The Boulder County Comprehensive Plan essentially sets the priorities and policies for land use in the county. It was implemented in 1978 as a response to rapid growth in the county which started in the 1950’s with the arrival of IBM, NCAR and Ball Aerospace.

The plan’s focus at that time was to counteract urban sprawl. To those ends, the county made a decision to maintain agricultural and open space land in unincorporated areas, keeping future growth largely in the existing population centers.

The Open Space Land Tax, first passed by Boulder County voters in 1992, has furthered this value by increasing county land holdings from 3,500 acres to the present day 85,000 acres.
Pete Fogg, planning division manager of the Land Use Department, said, “The plan has done what it was intended to do in keeping growth where it was anticipated. The new goals need to incorporate living sustainably within the limits we have agreed upon and to identify county-wide needs.”

Some of the new issues Fogg identified were the pine-beetle problem, watershed maintenance and the changing role of agriculture. Two short films were presented to the public about county growth patterns and the history of the Comprehensive Plan in Boulder. 

The opinions expressed by the audience members reflected strong sentiments on two central points. One was the way in which the comprehensive plan limited their property rights, and the other was the disempowerment of rural voters by the urban majority in the county.

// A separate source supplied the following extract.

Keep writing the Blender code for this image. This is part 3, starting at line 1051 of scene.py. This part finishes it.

Curtis Jones spoke about restrictive county regulation hampering people’s personal freedoms. He gave an example from his own life of not being able to put a hot tub on his property without installing an expensive solar system as its electric source. “I own a seed company,” said Jones later on in the evening, “What could be greener than that?”

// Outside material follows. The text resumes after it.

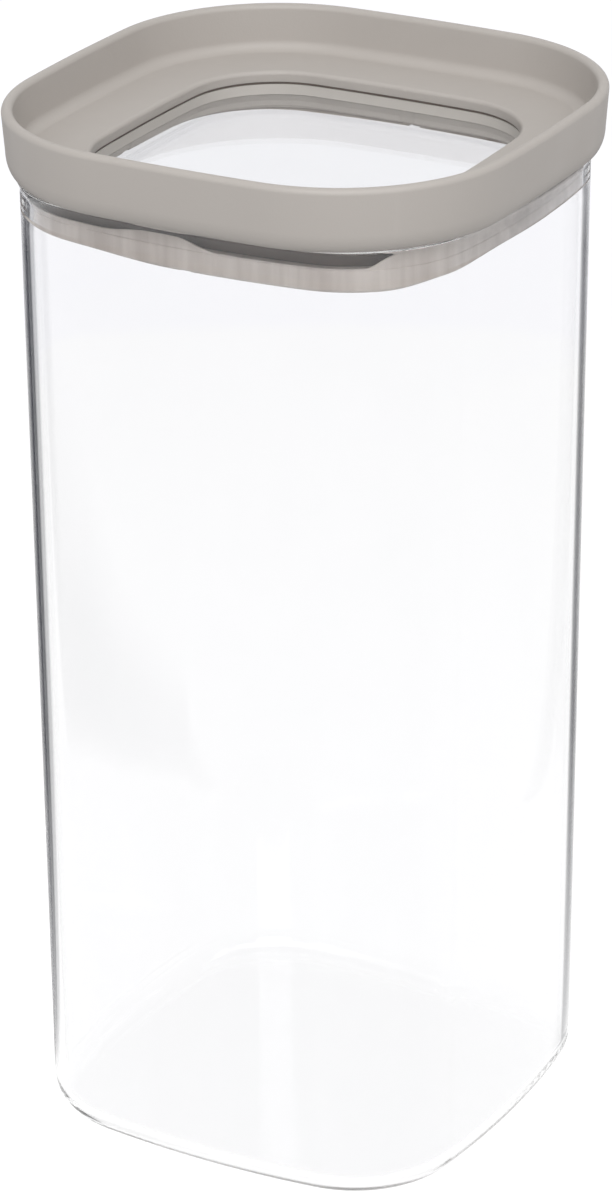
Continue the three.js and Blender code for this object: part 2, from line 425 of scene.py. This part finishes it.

Greg Mecca, who moved with his family to Niwot’s Meadowdale area a few years ago, expressed that his slice of the American dream was being eroded. He feels that county land use rules and regulations are stopping him from making environmentally friendly improvements to his property, ultimately resulting in a loss of value to his land.

Reached for comment after the meeting, Bill Davidson, a long range planner also with Land Use, summarized the process from here on out. “We will be studying everything we’ve got as far as feedback and response to see where the guiding principles might be for the next recommendation draft,” he said. An open house will also be held for the general public with a date to be announced for early November.